[GIVEN PROBLEM]: Copy every line, leaving nothing out and adding nothing.
## Begin
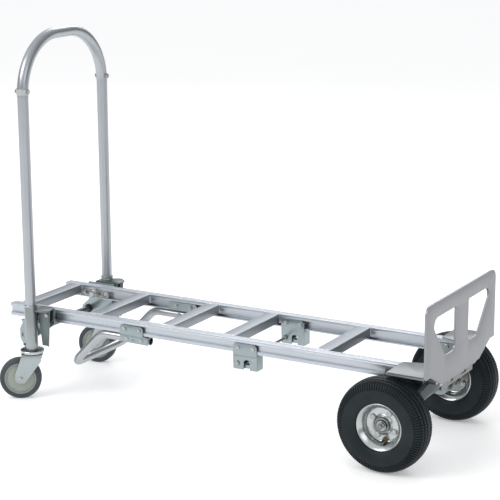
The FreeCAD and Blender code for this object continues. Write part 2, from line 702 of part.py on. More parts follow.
def kick_back_plate():
    body = plate([(-892, 230, 0), (-892, 256, 8), (-792, 256, 8), (-792, 230, 4)],
                 RAIL_IN - 3, RAIL_IN)
    return cut_all(body, [rod_y(x, z, RAIL_IN - 5, RAIL_IN + 1, BOLT_R) for x, z in KICK_BOLTS])


def kick_bolts():
    parts = []
    for x, z in KICK_BOLTS:
        parts += bolt_set(x, z, RAIL_OUT + 3, RAIL_IN - 11, RAIL_IN - 3, flats=11)
    for x, z in KICK_TUBE_BOLTS:
        parts += bolt_set(x, z, RAIL_OUT + 3, KICK_Y - KICK_TUBE_R - 8, KICK_Y - KICK_TUBE_R, flats=11)
    return parts


def gate_bracket():
    """A folded bracket astride the rail, with an open notch for a tube and a bored rod seat."""
    outline = [(GATE_LEFT + 1, GATE_LOW, 2), (GATE_LEFT, 225, 0), (GATE_LEFT, 256.5, 10),
               (GATE_RIGHT - 2, 256.5, 12), (GATE_RIGHT - 2, 227, 0), (GATE_RIGHT, 225, 0),
               (GATE_RIGHT, GATE_LOW, 2)]
    inner = plate(outline, RAIL_IN - 3, RAIL_IN)
    outer = plate(outline, RAIL_OUT, RAIL_OUT + 3)
    end = box(GATE_RIGHT - 3, GATE_RIGHT, RAIL_IN, RAIL_OUT, GATE_LOW, RAIL_LOW - 4)
    body = fused([inner, outer, end])
    half = NOTCH_W / 2.0
    notch = plate([(NOTCH_X - half, GATE_LOW - 9, 0), (NOTCH_X - half, NOTCH_TOP, half - 0.5),
                   (NOTCH_X + half, NOTCH_TOP, half - 0.5), (NOTCH_X + half, GATE_LOW - 9, 0)],
                  RAIL_IN - 9, RAIL_OUT + 9)
    holes = [rod_y(x, z, RAIL_IN - 9, RAIL_OUT + 9, BOLT_R) for x, z in GATE_BOLTS]
    holes += [rod_y(x, z, RAIL_OUT - 1, RAIL_OUT + 9, 2.5)
              for x, z in ((GATE_RIGHT - 18, 212), (GATE_RIGHT - 18, 187))]
    holes.append(rod_y(GATE_ROD_X, GATE_ROD_Z, RAIL_IN - 9, RAIL_OUT + 9, GATE_ROD_R + RUN_GAP))
    return cut_all(body, [notch] + holes)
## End
[SOLUTION FOR THIS PROBLEM]:
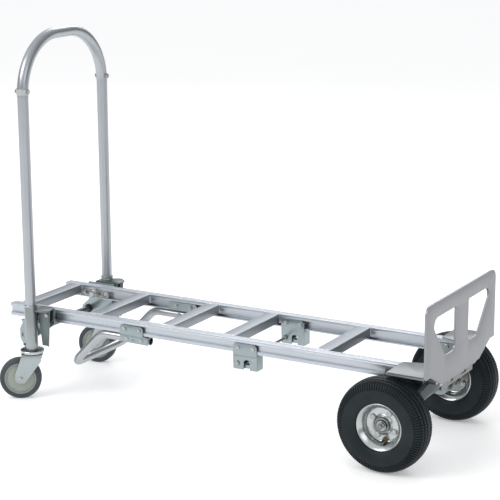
The FreeCAD and Blender code for this object continues. Write part 2, from line 702 of part.py on. More parts follow.
def kick_back_plate():
    body = plate([(-892, 230, 0), (-892, 256, 8), (-792, 256, 8), (-792, 230, 4)],
                 RAIL_IN - 3, RAIL_IN)
    return cut_all(body, [rod_y(x, z, RAIL_IN - 5, RAIL_IN + 1, BOLT_R) for x, z in KICK_BOLTS])


def kick_bolts():
    parts = []
    for x, z in KICK_BOLTS:
        parts += bolt_set(x, z, RAIL_OUT + 3, RAIL_IN - 11, RAIL_IN - 3, flats=11)
    for x, z in KICK_TUBE_BOLTS:
        parts += bolt_set(x, z, RAIL_OUT + 3, KICK_Y - KICK_TUBE_R - 8, KICK_Y - KICK_TUBE_R, flats=11)
    return parts


def gate_bracket():
    """A folded bracket astride the rail, with an open notch for a tube and a bored rod seat."""
    outline = [(GATE_LEFT + 1, GATE_LOW, 2), (GATE_LEFT, 225, 0), (GATE_LEFT, 256.5, 10),
               (GATE_RIGHT - 2, 256.5, 12), (GATE_RIGHT - 2, 227, 0), (GATE_RIGHT, 225, 0),
               (GATE_RIGHT, GATE_LOW, 2)]
    inner = plate(outline, RAIL_IN - 3, RAIL_IN)
    outer = plate(outline, RAIL_OUT, RAIL_OUT + 3)
    end = box(GATE_RIGHT - 3, GATE_RIGHT, RAIL_IN, RAIL_OUT, GATE_LOW, RAIL_LOW - 4)
    body = fused([inner, outer, end])
    half = NOTCH_W / 2.0
    notch = plate([(NOTCH_X - half, GATE_LOW - 9, 0), (NOTCH_X - half, NOTCH_TOP, half - 0.5),
                   (NOTCH_X + half, NOTCH_TOP, half - 0.5), (NOTCH_X + half, GATE_LOW - 9, 0)],
                  RAIL_IN - 9, RAIL_OUT + 9)
    holes = [rod_y(x, z, RAIL_IN - 9, RAIL_OUT + 9, BOLT_R) for x, z in GATE_BOLTS]
    holes += [rod_y(x, z, RAIL_OUT - 1, RAIL_OUT + 9, 2.5)
              for x, z in ((GATE_RIGHT - 18, 212), (GATE_RIGHT - 18, 187))]
    holes.append(rod_y(GATE_ROD_X, GATE_ROD_Z, RAIL_IN - 9, RAIL_OUT + 9, GATE_ROD_R + RUN_GAP))
    return cut_all(body, [notch] + holes)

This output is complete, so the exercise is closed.